Directions for this task :: Where a line below holds the string "joints", copy that line.

Material provided ::
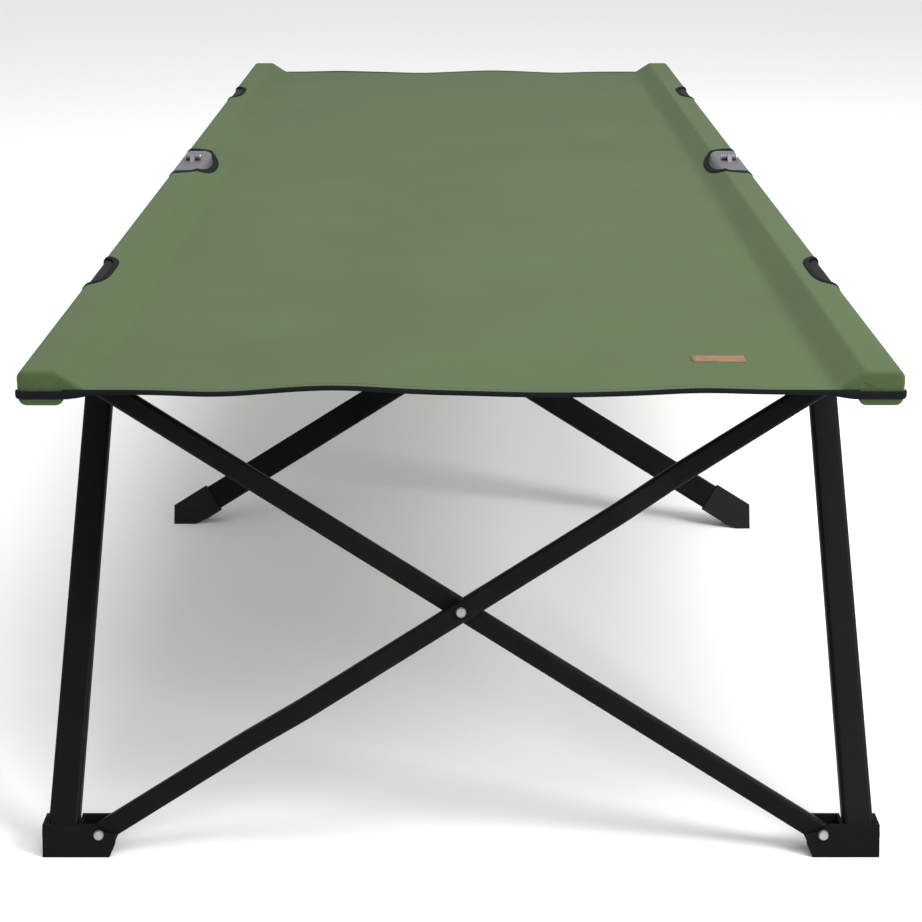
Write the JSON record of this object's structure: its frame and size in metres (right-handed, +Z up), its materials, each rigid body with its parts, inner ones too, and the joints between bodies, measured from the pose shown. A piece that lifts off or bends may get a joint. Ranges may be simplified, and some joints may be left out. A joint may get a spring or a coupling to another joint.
{
  "type": "folding cot",
  "caption": "Folding camp bed with a green fabric deck sleeved on two hinged side rails, carried by scissor frames and slanting legs that collapse.",
  "frame": {"origin": "on the floor, under the middle of the cot", "axes": "+X across the cot, +Y along it, +Z up"},
  "size_m": [0.8052, 2.2048, 0.4752],
  "materials": {
    "black_steel": "black powder coat, fine satin texture",
    "grey_steel": "light grey satin steel",
    "zinc_rivet": "zinc plated rivet heads",
    "black_plastic": "moulded, matte, lightly grained",
    "green_fabric": "olive green plain-weave polyester, matte",
    "black_binding": "black woven tape and piping",
    "tan_label": "plain tan leather-look patch with a stitched edge"
  },
  "bodies": {
    "rail_left_front": {"rail_left_front": "black_steel", "end_cap_left_front": "black_plastic", "hinge_fitting_left_front": "grey_steel", "leg_saddle_left_front": "black_steel", "rail_rivets_left_front": "zinc_rivet", "sleeve_left_front": "green_fabric", "deck_front": "green_fabric", "mid_bracket_left": "black_steel"},
    "swivel_left_front": {"swivel_left_front": "black_steel", "swivel_rivet_left_front": "zinc_rivet"},
    "foot_left_front": {"foot_bracket_left_front": "black_steel", "foot_rivets_left_front": "zinc_rivet"},
    "leg_left_front": {"outer_leg_left_front": "black_steel"},
    "rail_right_front": {"rail_right_front": "black_steel", "end_cap_right_front": "black_plastic", "hinge_fitting_right_front": "grey_steel", "leg_saddle_right_front": "black_steel", "rail_rivets_right_front": "zinc_rivet", "sleeve_right_front": "green_fabric", "mid_bracket_right": "black_steel"},
    "swivel_right_front": {"swivel_right_front": "black_steel", "swivel_rivet_right_front": "zinc_rivet"},
    "foot_right_front": {"foot_bracket_right_front": "black_steel", "foot_rivets_right_front": "zinc_rivet"},
    "leg_right_front": {"outer_leg_right_front": "black_steel"},
    "cross_a_front": {"cross_bar_a_front": "black_steel", "centre_rivet_front": "zinc_rivet"},
    "cross_b_front": {"cross_bar_b_front": "black_steel"},
    "rail_left_rear": {"rail_left_rear": "black_steel", "end_cap_left_rear": "black_plastic", "hinge_fitting_left_rear": "grey_steel", "leg_saddle_left_rear": "black_steel", "rail_rivets_left_rear": "zinc_rivet", "sleeve_left_rear": "green_fabric", "deck_rear": "green_fabric"},
    "swivel_left_rear": {"swivel_left_rear": "black_steel", "swivel_rivet_left_rear": "zinc_rivet"},
    "foot_left_rear": {"foot_bracket_left_rear": "black_steel", "foot_rivets_left_rear": "zinc_rivet"},
    "leg_left_rear": {"outer_leg_left_rear": "black_steel"},
    "rail_right_rear": {"rail_right_rear": "black_steel", "end_cap_right_rear": "black_plastic", "hinge_fitting_right_rear": "grey_steel", "leg_saddle_right_rear": "black_steel", "rail_rivets_right_rear": "zinc_rivet", "sleeve_right_rear": "green_fabric"},
    "swivel_right_rear": {"swivel_right_rear": "black_steel", "swivel_rivet_right_rear": "zinc_rivet"},
    "foot_right_rear": {"foot_bracket_right_rear": "black_steel", "foot_rivets_right_rear": "zinc_rivet"},
    "leg_right_rear": {"outer_leg_right_rear": "black_steel"},
    "cross_a_rear": {"cross_bar_a_rear": "black_steel", "centre_rivet_rear": "zinc_rivet"},
    "cross_b_rear": {"cross_bar_b_rear": "black_steel"},
    "mid_front": {"mid_bar_front": "black_steel", "mid_shoe_right": "black_plastic", "mid_rivet": "zinc_rivet"},
    "mid_rear": {"mid_bar_rear": "black_steel", "mid_shoe_left": "black_plastic"}
  },
  "joints": [
    {"name": "swivel_left_front_turn", "type": "hinge", "parent": "rail_left_front", "child": "swivel_left_front", "pos_m": [-0.3445, -0.97, 0.432], "axis": [1, 0, 0], "range_deg": [-0.05, 91.14]},
    {"name": "bar_a_front_top", "type": "hinge", "parent": "swivel_left_front", "child": "cross_a_front", "pos_m": [-0.3445, -0.97, 0.432], "axis": [0, -0.963, 0.2695], "range_deg": [-52.06, 0.05]},
    {"name": "frame_collapse", "type": "hinge", "parent": "cross_a_front", "child": "cross_b_front", "pos_m": [0, -1.028, 0.22475], "axis": [0, -0.963, 0.2695], "range_deg": [0, 104.01], "deforming": ["deck_front", "deck_rear"]},
    {"name": "swivel_right_front_pivot", "type": "hinge", "parent": "cross_b_front", "child": "swivel_right_front", "pos_m": [0.3445, -0.97, 0.432], "axis": [0, -0.963, 0.2695], "range_deg": [-52.06, 0.05]},
    {"name": "rail_right_front_turn", "type": "hinge", "parent": "swivel_right_front", "child": "rail_right_front", "pos_m": [0.3445, -0.97, 0.432], "axis": [1, 0, 0], "range_deg": [-91.14, 0.05]},
    {"name": "foot_right_front_pivot", "type": "hinge", "parent": "cross_a_front", "child": "foot_right_front", "pos_m": [0.3445, -1.086, 0.0175], "axis": [0, -0.963, 0.2695], "range_deg": [-0.05, 52.06]},
    {"name": "foot_left_front_pivot", "type": "hinge", "parent": "cross_b_front", "child": "foot_left_front", "pos_m": [-0.3445, -1.086, 0.0175], "axis": [0, -0.963, 0.2695], "range_deg": [-52.06, 0.05]},
    {"name": "leg_left_front_pivot", "type": "hinge", "parent": "foot_left_front", "child": "leg_left_front", "pos_m": [-0.3795, -1.086, 0.0175], "axis": [1, 0, 0], "range_deg": [-0.05, 23.48]},
    {"name": "leg_right_front_pivot", "type": "hinge", "parent": "foot_right_front", "child": "leg_right_front", "pos_m": [0.3795, -1.086, 0.0175], "axis": [1, 0, 0], "range_deg": [-0.05, 23.48]},
    {"name": "swivel_left_rear_turn", "type": "hinge", "parent": "rail_left_rear", "child": "swivel_left_rear", "pos_m": [-0.3445, 0.97, 0.432], "axis": [1, 0, 0], "range_deg": [-91.14, 0.05]},
    {"name": "bar_a_rear_top", "type": "hinge", "parent": "swivel_left_rear", "child": "cross_a_rear", "pos_m": [-0.3445, 0.97, 0.432], "axis": [0, 0.963, 0.2695], "range_deg": [-0.05, 52.06]},
    {"name": "swivel_right_rear_turn", "type": "hinge", "parent": "rail_right_rear", "child": "swivel_right_rear", "pos_m": [0.3445, 0.97, 0.432], "axis": [1, 0, 0], "range_deg": [-91.14, 0.05]},
    {"name": "bar_b_rear_top", "type": "hinge", "parent": "swivel_right_rear", "child": "cross_b_rear", "pos_m": [0.3445, 0.97, 0.432], "axis": [0, 0.963, 0.2695], "range_deg": [-52.06, 0.05]},
    {"name": "foot_right_rear_pivot", "type": "hinge", "parent": "cross_a_rear", "child": "foot_right_rear", "pos_m": [0.3445, 1.086, 0.0175], "axis": [0, 0.963, 0.2695], "range_deg": [-52.06, 0.05]},
    {"name": "foot_left_rear_pivot", "type": "hinge", "parent": "cross_b_rear", "child": "foot_left_rear", "pos_m": [-0.3445, 1.086, 0.0175], "axis": [0, 0.963, 0.2695], "range_deg": [-0.05, 52.06]},
    {"name": "leg_left_rear_pivot", "type": "hinge", "parent": "foot_left_rear", "child": "leg_left_rear", "pos_m": [-0.3795, 1.086, 0.0175], "axis": [1, 0, 0], "range_deg": [-23.48, 0.05]},
    {"name": "leg_right_rear_pivot", "type": "hinge", "parent": "foot_right_rear", "child": "leg_right_rear", "pos_m": [0.3795, 1.086, 0.0175], "axis": [1, 0, 0], "range_deg": [-23.48, 0.05]},
    {"name": "mid_bar_front_top", "type": "hinge", "parent": "rail_left_front", "child": "mid_front", "pos_m": [-0.3445, -0.04262, 0.4315], "axis": [0, -0.9177, 0.3974], "range_deg": [-52.06, 0.05]},
    {"name": "mid_bar_rear_top", "type": "hinge", "parent": "rail_right_front", "child": "mid_rear", "pos_m": [0.3445, -0.02738, 0.4249], "axis": [0, -0.9177, 0.3974], "range_deg": [-0.05, 52.06]},
    {"name": "rail_fold", "type": "hinge", "parent": "rail_left_front", "child": "rail_left_rear", "pos_m": [-0.3795, 0, 0.471], "axis": [1, 0, 0], "range_deg": [0, 180]},
    {"name": "rail_fold_right", "type": "hinge", "parent": "rail_right_front", "child": "rail_right_rear", "pos_m": [0.3795, 0, 0.471], "axis": [1, 0, 0], "range_deg": [-0.05, 180.05]}
  ],
  "couplings": [
    {"joint": "swivel_left_front_turn", "follows": "frame_collapse", "ratio": 0.8758},
    {"joint": "bar_a_front_top", "follows": "frame_collapse", "ratio": -0.5},
    {"joint": "swivel_right_front_pivot", "follows": "frame_collapse", "ratio": -0.5},
    {"joint": "rail_right_front_turn", "follows": "frame_collapse", "ratio": -0.8758},
    {"joint": "foot_right_front_pivot", "follows": "frame_collapse", "ratio": 0.5},
    {"joint": "foot_left_front_pivot", "follows": "frame_collapse", "ratio": -0.5},
    {"joint": "leg_left_front_pivot", "follows": "frame_collapse", "ratio": 0.2253},
    {"joint": "leg_right_front_pivot", "follows": "frame_collapse", "ratio": 0.2253},
    {"joint": "swivel_left_rear_turn", "follows": "frame_collapse", "ratio": -0.8758},
    {"joint": "bar_a_rear_top", "follows": "frame_collapse", "ratio": 0.5},
    {"joint": "swivel_right_rear_turn", "follows": "frame_collapse", "ratio": -0.8758},
    {"joint": "bar_b_rear_top", "follows": "frame_collapse", "ratio": -0.5},
    {"joint": "foot_right_rear_pivot", "follows": "frame_collapse", "ratio": -0.5},
    {"joint": "foot_left_rear_pivot", "follows": "frame_collapse", "ratio": 0.5},
    {"joint": "leg_left_rear_pivot", "follows": "frame_collapse", "ratio": -0.2253},
    {"joint": "leg_right_rear_pivot", "follows": "frame_collapse", "ratio": -0.2253},
    {"joint": "mid_bar_front_top", "follows": "frame_collapse", "ratio": -0.5},
    {"joint": "mid_bar_rear_top", "follows": "frame_collapse", "ratio": 0.5},
    {"joint": "rail_fold_right", "follows": "rail_fold", "ratio": 1}
  ]
}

Task output ::
Write the JSON record of this object's structure: its frame and size in metres (right-handed, +Z up), its materials, each rigid body with its parts, inner ones too, and the joints between bodies, measured from the pose shown. A piece that lifts off or bends may get a joint. Ranges may be simplified, and some joints may be left out. A joint may get a spring or a coupling to another joint.
  "joints": [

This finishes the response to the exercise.